Biden is met zijn pro-abortusstandpunt geen uitzondering. Alle Democratische kandidaten hebben inmiddels gezegd dat de keuze van de vrouw om wel of geen abortus te laten plegen een fundamentele vrijheid is. Wel is er onderscheid. Het meest ver gaat Bernie Sanders die abortus na 24 weken „geen enkel probleem” vindt.
Hetzelfde libertijnse denken is er bij alle kandidaten als het gaat om het de rechten van homoseksuelen en transgenders. „De regenboogvlag hoort bij de Democratische Partij,” zei kandidaat Pete Buttigieg recent.

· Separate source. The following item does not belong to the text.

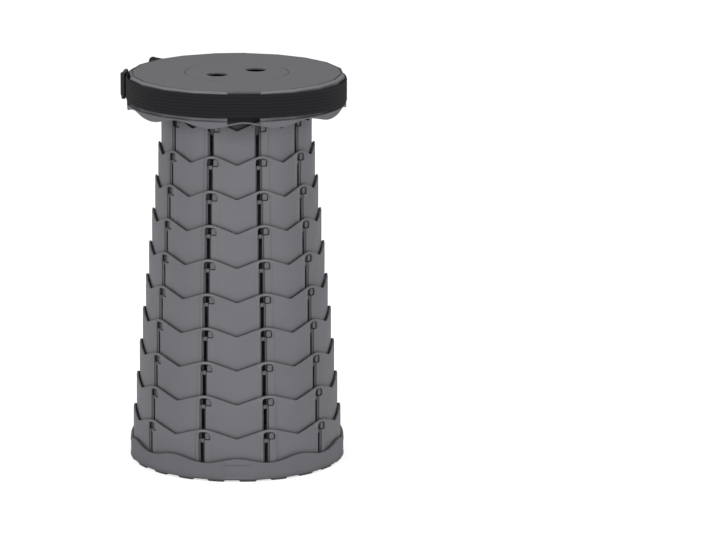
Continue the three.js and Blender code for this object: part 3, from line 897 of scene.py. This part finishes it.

Helemaal verwonderlijk is het niet dat juist hij dit zegt: Buttigieg is zelf homo en sinds vorig jaar getrouwd.
Gehuwde homo
Overigens verwacht niemand in de VS dat Buttigieg werkelijk kans maakt om de Democratische nominatie binnen te halen. Voor een belangrijk deel van de zwevende kiezers is het nog een brug te ver om op de gehuwde homo te stemmen. Strategisch zou die nominatie dus niet handig zijn. Maar ook bij de Democraten is nog verzet. Een opinieonderzoek uit 2018 wees uit dat bijna 30 procent van de Democraten het „altijd fout” vindt dat homo’s een seksuele relatie hebben.
De eerste debatrondes zijn nog maar de eerste beschietingen in de strijd om de Democratische nominatie. Echte winnaars zijn er nog niet. Wel zijn er enkelen die zich hebben kunnen profileren: Kamala Harris, Amy Klobuchar, Elisabeth Warren, Joe Biden, Pete Buttigieg en Bernie Sanders. Eind juli volgt een tweede ronde. Uiteindelijk moeten er in september –tijdens een derde debat– acht kandidaten overblijven.
„Juist dat grote aantal kandidaten illustreert de versplintering bij de Democraten,” zegt Jeff Taylor. „Het zal nog niet meevallen om iedereen achter één enkele kandidaat te krijgen. „Als zittend president en onbetwist kandidaat van zijn partij heeft Trump nu al een grote voorsprong op zijn Democratische rivalen.”